Used about an ounce to do my big body(entire car,and it's a baldy),pops like crazy in the sun,will post pix when it's assembled,gonna reclear this weekend after sanding it flat.
I thought it would bury in the clear,but it shrunk out somewhat after sitting for a couple weeks.


----------



## lowdeville (Jul 24, 2004)

Hard to get a good pic,but it pops like crazy in the sun,used tpc global white magic pearl,bought 2 jars,only used a half jar.


----------



## CLOWNINWAYZ (Nov 11, 2003)

man that looks good. ? is it ice pearl


----------



## clutch1 (Jun 9, 2010)

This is ice pearl stuff is dope.. makes me wanna try some in my next paint. 

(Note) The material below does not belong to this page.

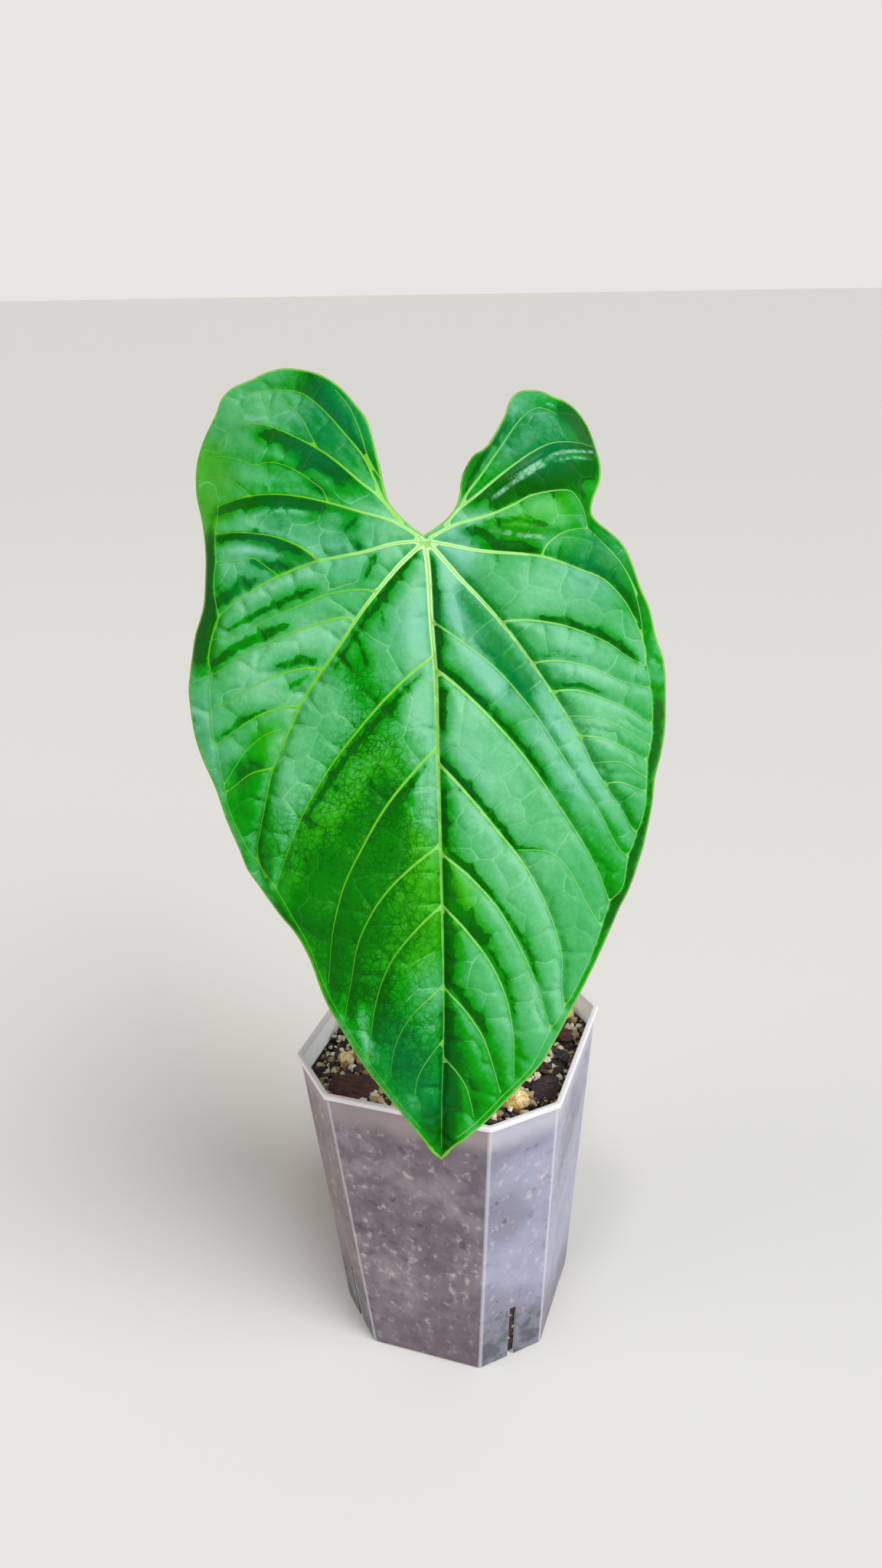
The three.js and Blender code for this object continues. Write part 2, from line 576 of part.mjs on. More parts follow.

I can only say one thing.. more pics


----------



## BUTTAFINGUZ (May 30, 2003)

> _Originally posted by lowdeville_@Jul 18 2010, 06:45 PM~18076882
> *Hard to get a good pic,but it pops like crazy in the sun,used tpc global white magic pearl,bought 2 jars,only used a half jar.
> 
> 
> ...


nice


----------



## lowdeville (Jul 24, 2004)

> _Originally posted by BUTTAFINGUZ_@Jul 21 2010, 05:19 PM~18104860
> *nice
> *


Thanx,I like the final product,and i'm not even a fan of white cars.


----------



## lowdeville (Jul 24, 2004)

> _Originally posted by CLOWNINWAYZ_@Jul 21 2010, 10:33 AM~18101707
> *man that looks good. ? is it ice pearl
> *


It's called white magic,I got it from the TCP global site,it's cheap.


----------



## jacoby161 (Jul 10, 2010)

____________
Electronic Cigarette
E Cigarette


----------



## playamade (Nov 26, 2007)

any one ever throwed ice pearl over dark red paints any piks


----------



## clutch1 (Jun 9, 2010)

ice over white.. bad pic.. but they're hard to find so here's another of a test piece I shot


----------



## low82REGAL (Jan 10, 2010)

> _Originally posted by sideshows fleetwood_@Mar 15 2010, 06:26 PM~16899027
> *well finaly got it painted we used 1 jar of the white ice pearl
> 
> 
> ...


THAT LOOKS GOOD HOMIE :thumbsup: :biggrin:


----------



## pits n lowriders (Aug 11, 2009)

i want to use a ice pearl on my car but what brand and materials would be the best as far as as base coat what kind of clear and the actuall pearl im going for white on white almost like a esclade pearl white


----------